--- Start of GIVEN MATERIAL ---
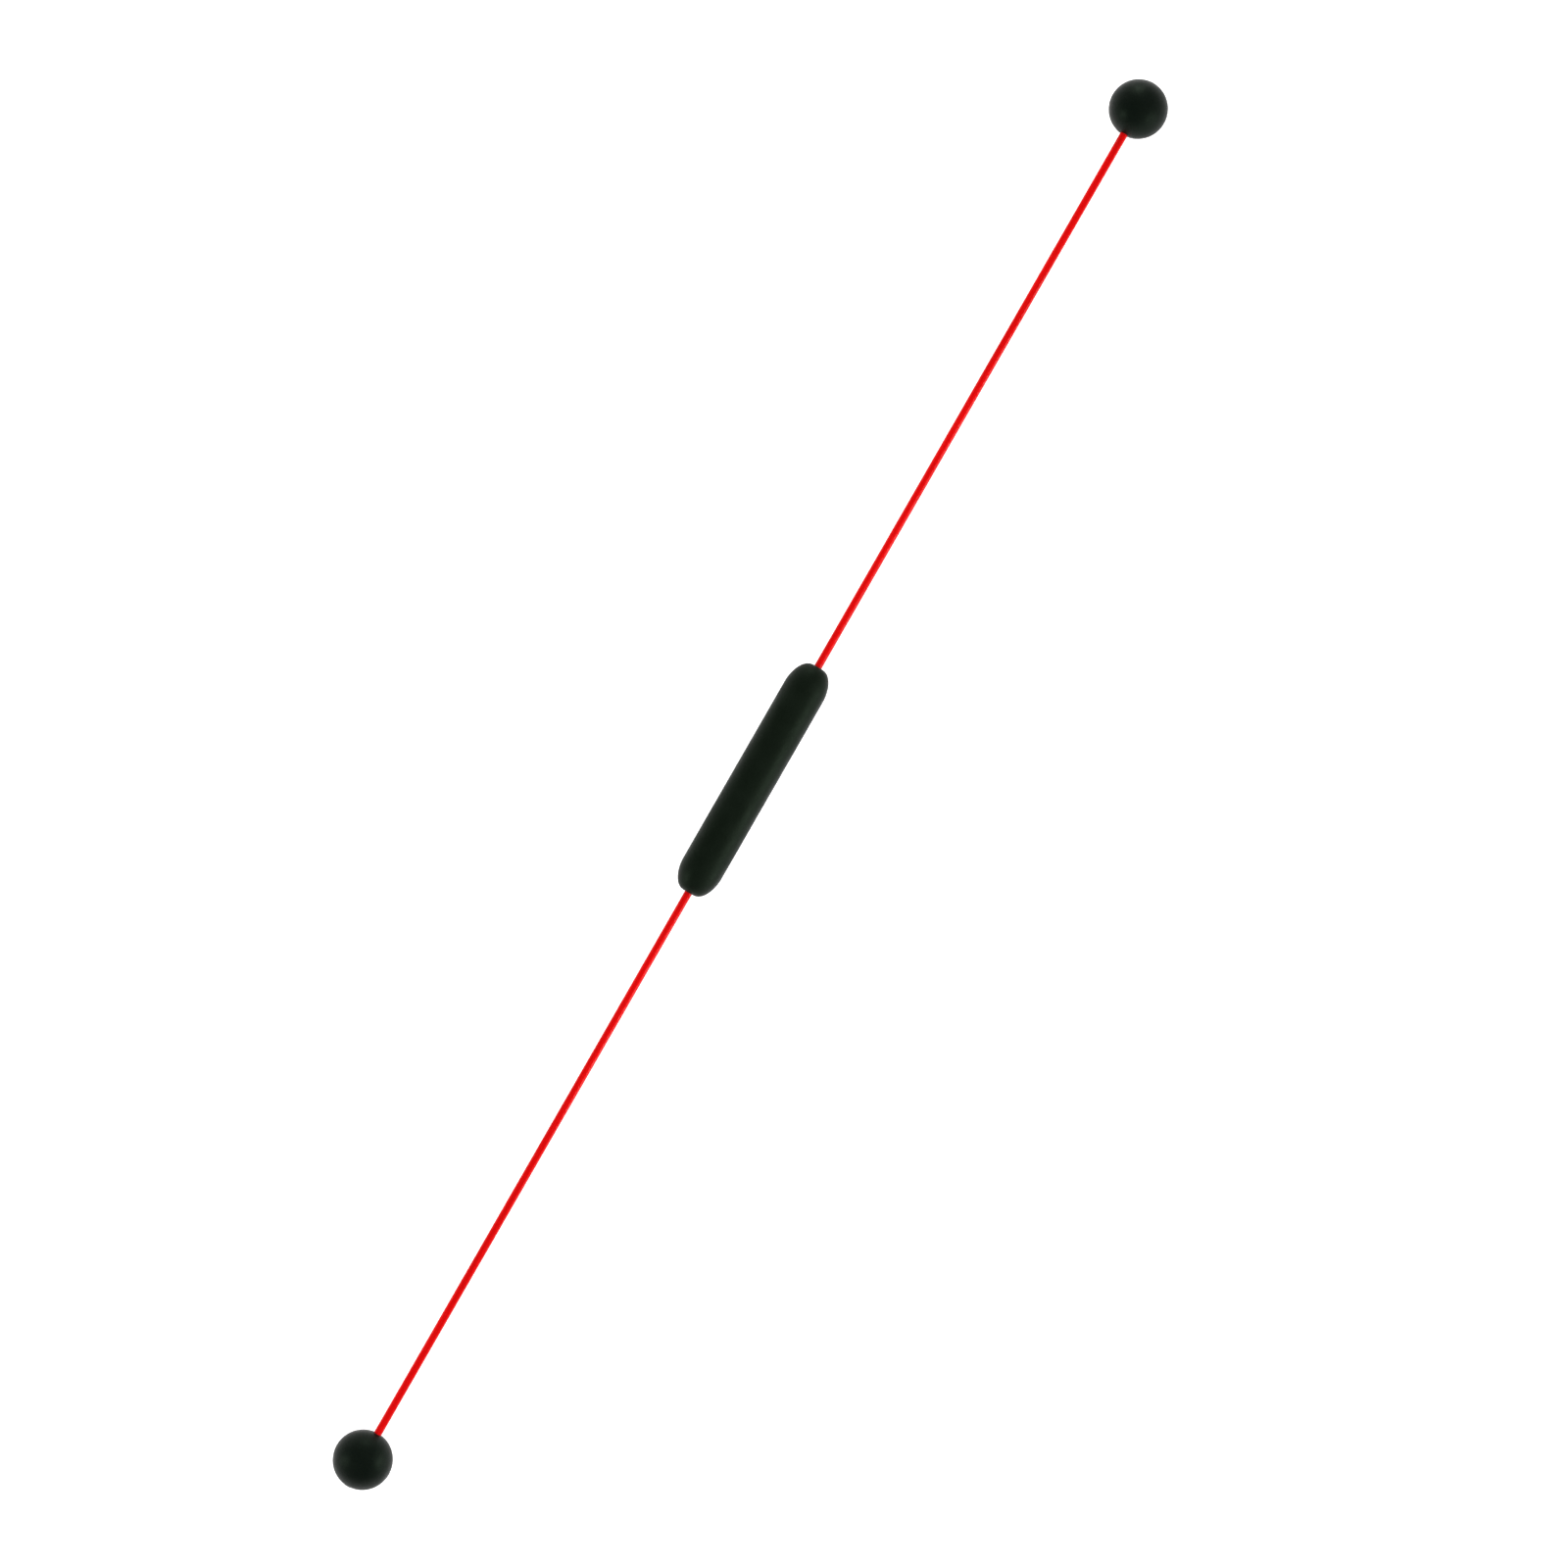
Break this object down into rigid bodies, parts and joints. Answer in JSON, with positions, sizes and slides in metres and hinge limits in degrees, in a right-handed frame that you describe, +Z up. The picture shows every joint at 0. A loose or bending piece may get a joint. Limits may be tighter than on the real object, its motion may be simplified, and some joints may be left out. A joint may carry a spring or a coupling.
{
  "type": "swing trainer stick",
  "caption": "Flexing swing trainer stick: a thin springy rod with a rubber grip round its middle and a rubber ball at each end.",
  "frame": {"origin": "on the surface that the balls stand on, straight below the middle of the grip", "axes": "+X along the stick towards the right ball, +Z up, +Y across the stick in the plane that the rod flexes in"},
  "size_m": [1.6, 0.059, 0.059],
  "materials": {
    "rod_lacquer": "gloss",
    "grip_rubber": "satin",
    "ball_rubber": "satin",
    "core_plastic": "matte",
    "bush_rubber": "matte",
    "collar_aluminium": "satin",
    "steel": "satin"
  },
  "bodies": {
    "grip": {"grip_sleeve": "grip_rubber", "grip_core_upper": "core_plastic", "grip_core_lower": "core_plastic", "grip_core_screw_1": "steel", "grip_core_screw_2": "steel", "grip_core_screw_3": "steel", "grip_core_screw_4": "steel", "centre_collar": "collar_aluminium", "collar_set_screw_1": "steel", "collar_set_screw_2": "steel", "mouth_bush_right": "bush_rubber", "mouth_bush_left": "bush_rubber", "rod_centre": "rod_lacquer"},
    "right_rod_1": {"rod_right_1": "rod_lacquer"},
    "right_rod_2": {"rod_right_2": "rod_lacquer"},
    "right_rod_3": {"rod_right_3": "rod_lacquer"},
    "right_rod_4": {"rod_right_4": "rod_lacquer"},
    "right_rod_5": {"rod_right_5": "rod_lacquer"},
    "right_ball": {"rod_right_6": "rod_lacquer", "ball_right": "ball_rubber", "ball_core_right": "core_plastic", "rod_ferrule_right": "steel", "ferrule_pin_right": "steel"},
    "left_rod_1": {"rod_left_1": "rod_lacquer"},
    "left_rod_2": {"rod_left_2": "rod_lacquer"},
    "left_rod_3": {"rod_left_3": "rod_lacquer"},
    "left_rod_4": {"rod_left_4": "rod_lacquer"},
    "left_rod_5": {"rod_left_5": "rod_lacquer"},
    "left_ball": {"rod_left_6": "rod_lacquer", "ball_left": "ball_rubber", "ball_core_left": "core_plastic", "rod_ferrule_left": "steel", "ferrule_pin_left": "steel"}
  },
  "joints": [
    {"name": "right_half_flex", "type": "hinge", "parent": "grip", "child": "right_rod_1", "pos_m": [0.15583, 0, 0.0295], "axis": [0, 0, 1], "range_deg": [-4.5, 4.5], "stiffness_Nm_per_rad": 143.8},
    {"name": "right_bend_2", "type": "hinge", "parent": "right_rod_1", "child": "right_rod_2", "pos_m": [0.21451, 0, 0.0295], "axis": [0, 0, 1], "range_deg": [-4.51, 4.51], "stiffness_Nm_per_rad": 130},
    {"name": "right_bend_3", "type": "hinge", "parent": "right_rod_2", "child": "right_rod_3", "pos_m": [0.28016, 0, 0.0295], "axis": [0, 0, 1], "range_deg": [-4.51, 4.51], "stiffness_Nm_per_rad": 114.5},
    {"name": "right_bend_4", "type": "hinge", "parent": "right_rod_3", "child": "right_rod_4", "pos_m": [0.35609, 0, 0.0295], "axis": [0, 0, 1], "range_deg": [-4.51, 4.51], "stiffness_Nm_per_rad": 96.5},
    {"name": "right_bend_5", "type": "hinge", "parent": "right_rod_4", "child": "right_rod_5", "pos_m": [0.4495, 0, 0.0295], "axis": [0, 0, 1], "range_deg": [-4.51, 4.51], "stiffness_Nm_per_rad": 74.1},
    {"name": "right_bend_6", "type": "hinge", "parent": "right_rod_5", "child": "right_ball", "pos_m": [0.58517, 0, 0.0295], "axis": [0, 0, 1], "range_deg": [-4.51, 4.51], "stiffness_Nm_per_rad": 34.6},
    {"name": "left_half_flex", "type": "hinge", "parent": "grip", "child": "left_rod_1", "pos_m": [-0.15583, 0, 0.0295], "axis": [0, 0, -1], "range_deg": [-4.5, 4.5], "stiffness_Nm_per_rad": 143.8},
    {"name": "left_bend_2", "type": "hinge", "parent": "left_rod_1", "child": "left_rod_2", "pos_m": [-0.21451, 0, 0.0295], "axis": [0, 0, -1], "range_deg": [-4.51, 4.51], "stiffness_Nm_per_rad": 130},
    {"name": "left_bend_3", "type": "hinge", "parent": "left_rod_2", "child": "left_rod_3", "pos_m": [-0.28016, 0, 0.0295], "axis": [0, 0, -1], "range_deg": [-4.51, 4.51], "stiffness_Nm_per_rad": 114.5},
    {"name": "left_bend_4", "type": "hinge", "parent": "left_rod_3", "child": "left_rod_4", "pos_m": [-0.35609, 0, 0.0295], "axis": [0, 0, -1], "range_deg": [-4.51, 4.51], "stiffness_Nm_per_rad": 96.5},
    {"name": "left_bend_5", "type": "hinge", "parent": "left_rod_4", "child": "left_rod_5", "pos_m": [-0.4495, 0, 0.0295], "axis": [0, 0, -1], "range_deg": [-4.51, 4.51], "stiffness_Nm_per_rad": 74.1},
    {"name": "left_bend_6", "type": "hinge", "parent": "left_rod_5", "child": "left_ball", "pos_m": [-0.58517, 0, 0.0295], "axis": [0, 0, -1], "range_deg": [-4.51, 4.51], "stiffness_Nm_per_rad": 34.6}
  ],
  "couplings": [
    {"joint": "right_bend_2", "follows": "right_half_flex", "ratio": 1},
    {"joint": "right_bend_3", "follows": "right_half_flex", "ratio": 1},
    {"joint": "right_bend_4", "follows": "right_half_flex", "ratio": 1},
    {"joint": "right_bend_5", "follows": "right_half_flex", "ratio": 1},
    {"joint": "right_bend_6", "follows": "right_half_flex", "ratio": 1},
    {"joint": "left_bend_2", "follows": "left_half_flex", "ratio": 1},
    {"joint": "left_bend_3", "follows": "left_half_flex", "ratio": 1},
    {"joint": "left_bend_4", "follows": "left_half_flex", "ratio": 1},
    {"joint": "left_bend_5", "follows": "left_half_flex", "ratio": 1},
    {"joint": "left_bend_6", "follows": "left_half_flex", "ratio": 1}
  ]
}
--- End of GIVEN MATERIAL ---
● **WHAT YOU HAVE TO DO**: Write out the material from the first line to the last, exactly.

● **RESPONSE TO THE TASK**:
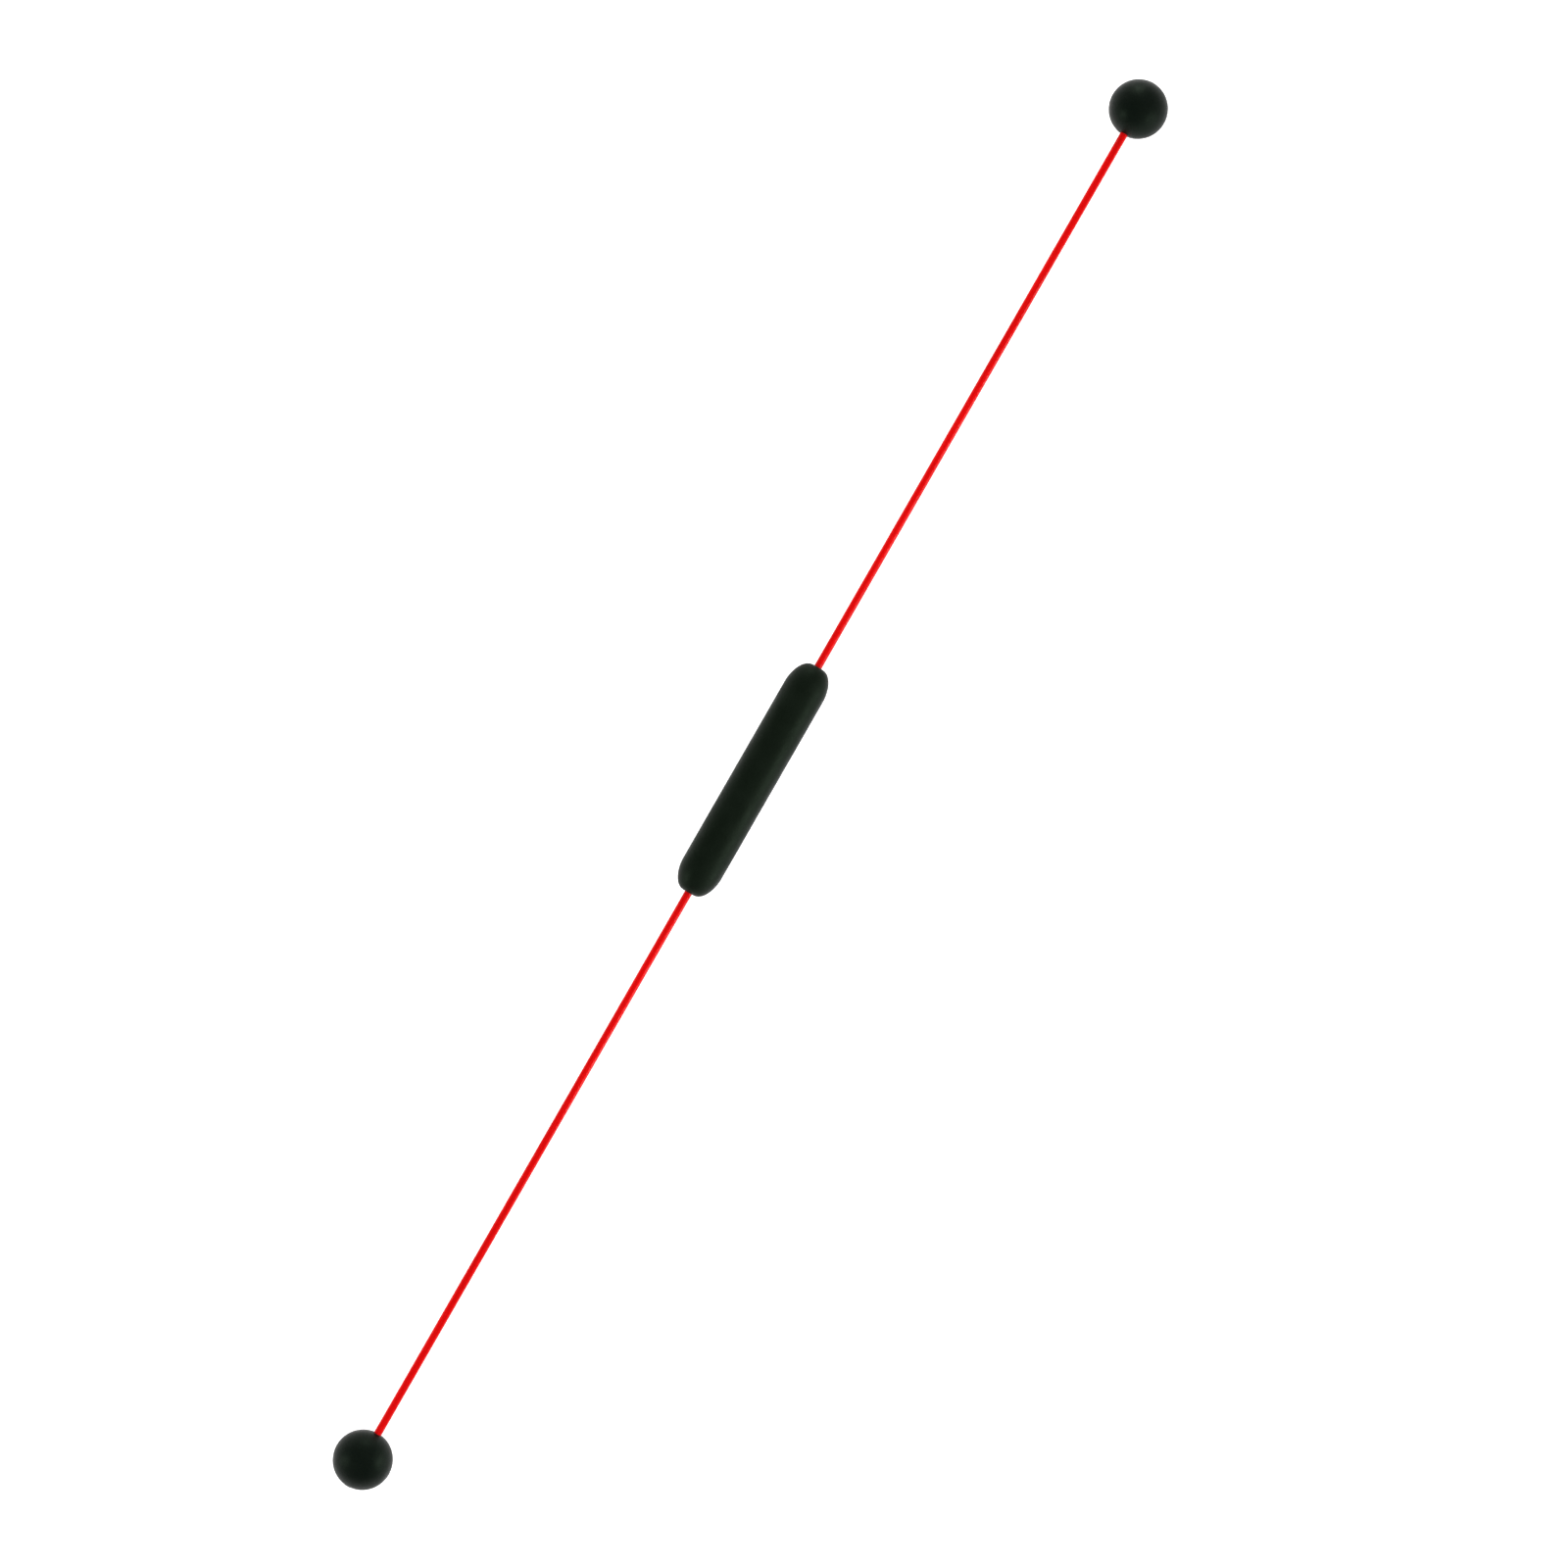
Break this object down into rigid bodies, parts and joints. Answer in JSON, with positions, sizes and slides in metres and hinge limits in degrees, in a right-handed frame that you describe, +Z up. The picture shows every joint at 0. A loose or bending piece may get a joint. Limits may be tighter than on the real object, its motion may be simplified, and some joints may be left out. A joint may carry a spring or a coupling.
{
  "type": "swing trainer stick",
  "caption": "Flexing swing trainer stick: a thin springy rod with a rubber grip round its middle and a rubber ball at each end.",
  "frame": {"origin": "on the surface that the balls stand on, straight below the middle of the grip", "axes": "+X along the stick towards the right ball, +Z up, +Y across the stick in the plane that the rod flexes in"},
  "size_m": [1.6, 0.059, 0.059],
  "materials": {
    "rod_lacquer": "gloss",
    "grip_rubber": "satin",
    "ball_rubber": "satin",
    "core_plastic": "matte",
    "bush_rubber": "matte",
    "collar_aluminium": "satin",
    "steel": "satin"
  },
  "bodies": {
    "grip": {"grip_sleeve": "grip_rubber", "grip_core_upper": "core_plastic", "grip_core_lower": "core_plastic", "grip_core_screw_1": "steel", "grip_core_screw_2": "steel", "grip_core_screw_3": "steel", "grip_core_screw_4": "steel", "centre_collar": "collar_aluminium", "collar_set_screw_1": "steel", "collar_set_screw_2": "steel", "mouth_bush_right": "bush_rubber", "mouth_bush_left": "bush_rubber", "rod_centre": "rod_lacquer"},
    "right_rod_1": {"rod_right_1": "rod_lacquer"},
    "right_rod_2": {"rod_right_2": "rod_lacquer"},
    "right_rod_3": {"rod_right_3": "rod_lacquer"},
    "right_rod_4": {"rod_right_4": "rod_lacquer"},
    "right_rod_5": {"rod_right_5": "rod_lacquer"},
    "right_ball": {"rod_right_6": "rod_lacquer", "ball_right": "ball_rubber", "ball_core_right": "core_plastic", "rod_ferrule_right": "steel", "ferrule_pin_right": "steel"},
    "left_rod_1": {"rod_left_1": "rod_lacquer"},
    "left_rod_2": {"rod_left_2": "rod_lacquer"},
    "left_rod_3": {"rod_left_3": "rod_lacquer"},
    "left_rod_4": {"rod_left_4": "rod_lacquer"},
    "left_rod_5": {"rod_left_5": "rod_lacquer"},
    "left_ball": {"rod_left_6": "rod_lacquer", "ball_left": "ball_rubber", "ball_core_left": "core_plastic", "rod_ferrule_left": "steel", "ferrule_pin_left": "steel"}
  },
  "joints": [
    {"name": "right_half_flex", "type": "hinge", "parent": "grip", "child": "right_rod_1", "pos_m": [0.15583, 0, 0.0295], "axis": [0, 0, 1], "range_deg": [-4.5, 4.5], "stiffness_Nm_per_rad": 143.8},
    {"name": "right_bend_2", "type": "hinge", "parent": "right_rod_1", "child": "right_rod_2", "pos_m": [0.21451, 0, 0.0295], "axis": [0, 0, 1], "range_deg": [-4.51, 4.51], "stiffness_Nm_per_rad": 130},
    {"name": "right_bend_3", "type": "hinge", "parent": "right_rod_2", "child": "right_rod_3", "pos_m": [0.28016, 0, 0.0295], "axis": [0, 0, 1], "range_deg": [-4.51, 4.51], "stiffness_Nm_per_rad": 114.5},
    {"name": "right_bend_4", "type": "hinge", "parent": "right_rod_3", "child": "right_rod_4", "pos_m": [0.35609, 0, 0.0295], "axis": [0, 0, 1], "range_deg": [-4.51, 4.51], "stiffness_Nm_per_rad": 96.5},
    {"name": "right_bend_5", "type": "hinge", "parent": "right_rod_4", "child": "right_rod_5", "pos_m": [0.4495, 0, 0.0295], "axis": [0, 0, 1], "range_deg": [-4.51, 4.51], "stiffness_Nm_per_rad": 74.1},
    {"name": "right_bend_6", "type": "hinge", "parent": "right_rod_5", "child": "right_ball", "pos_m": [0.58517, 0, 0.0295], "axis": [0, 0, 1], "range_deg": [-4.51, 4.51], "stiffness_Nm_per_rad": 34.6},
    {"name": "left_half_flex", "type": "hinge", "parent": "grip", "child": "left_rod_1", "pos_m": [-0.15583, 0, 0.0295], "axis": [0, 0, -1], "range_deg": [-4.5, 4.5], "stiffness_Nm_per_rad": 143.8},
    {"name": "left_bend_2", "type": "hinge", "parent": "left_rod_1", "child": "left_rod_2", "pos_m": [-0.21451, 0, 0.0295], "axis": [0, 0, -1], "range_deg": [-4.51, 4.51], "stiffness_Nm_per_rad": 130},
    {"name": "left_bend_3", "type": "hinge", "parent": "left_rod_2", "child": "left_rod_3", "pos_m": [-0.28016, 0, 0.0295], "axis": [0, 0, -1], "range_deg": [-4.51, 4.51], "stiffness_Nm_per_rad": 114.5},
    {"name": "left_bend_4", "type": "hinge", "parent": "left_rod_3", "child": "left_rod_4", "pos_m": [-0.35609, 0, 0.0295], "axis": [0, 0, -1], "range_deg": [-4.51, 4.51], "stiffness_Nm_per_rad": 96.5},
    {"name": "left_bend_5", "type": "hinge", "parent": "left_rod_4", "child": "left_rod_5", "pos_m": [-0.4495, 0, 0.0295], "axis": [0, 0, -1], "range_deg": [-4.51, 4.51], "stiffness_Nm_per_rad": 74.1},
    {"name": "left_bend_6", "type": "hinge", "parent": "left_rod_5", "child": "left_ball", "pos_m": [-0.58517, 0, 0.0295], "axis": [0, 0, -1], "range_deg": [-4.51, 4.51], "stiffness_Nm_per_rad": 34.6}
  ],
  "couplings": [
    {"joint": "right_bend_2", "follows": "right_half_flex", "ratio": 1},
    {"joint": "right_bend_3", "follows": "right_half_flex", "ratio": 1},
    {"joint": "right_bend_4", "follows": "right_half_flex", "ratio": 1},
    {"joint": "right_bend_5", "follows": "right_half_flex", "ratio": 1},
    {"joint": "right_bend_6", "follows": "right_half_flex", "ratio": 1},
    {"joint": "left_bend_2", "follows": "left_half_flex", "ratio": 1},
    {"joint": "left_bend_3", "follows": "left_half_flex", "ratio": 1},
    {"joint": "left_bend_4", "follows": "left_half_flex", "ratio": 1},
    {"joint": "left_bend_5", "follows": "left_half_flex", "ratio": 1},
    {"joint": "left_bend_6", "follows": "left_half_flex", "ratio": 1}
  ]
}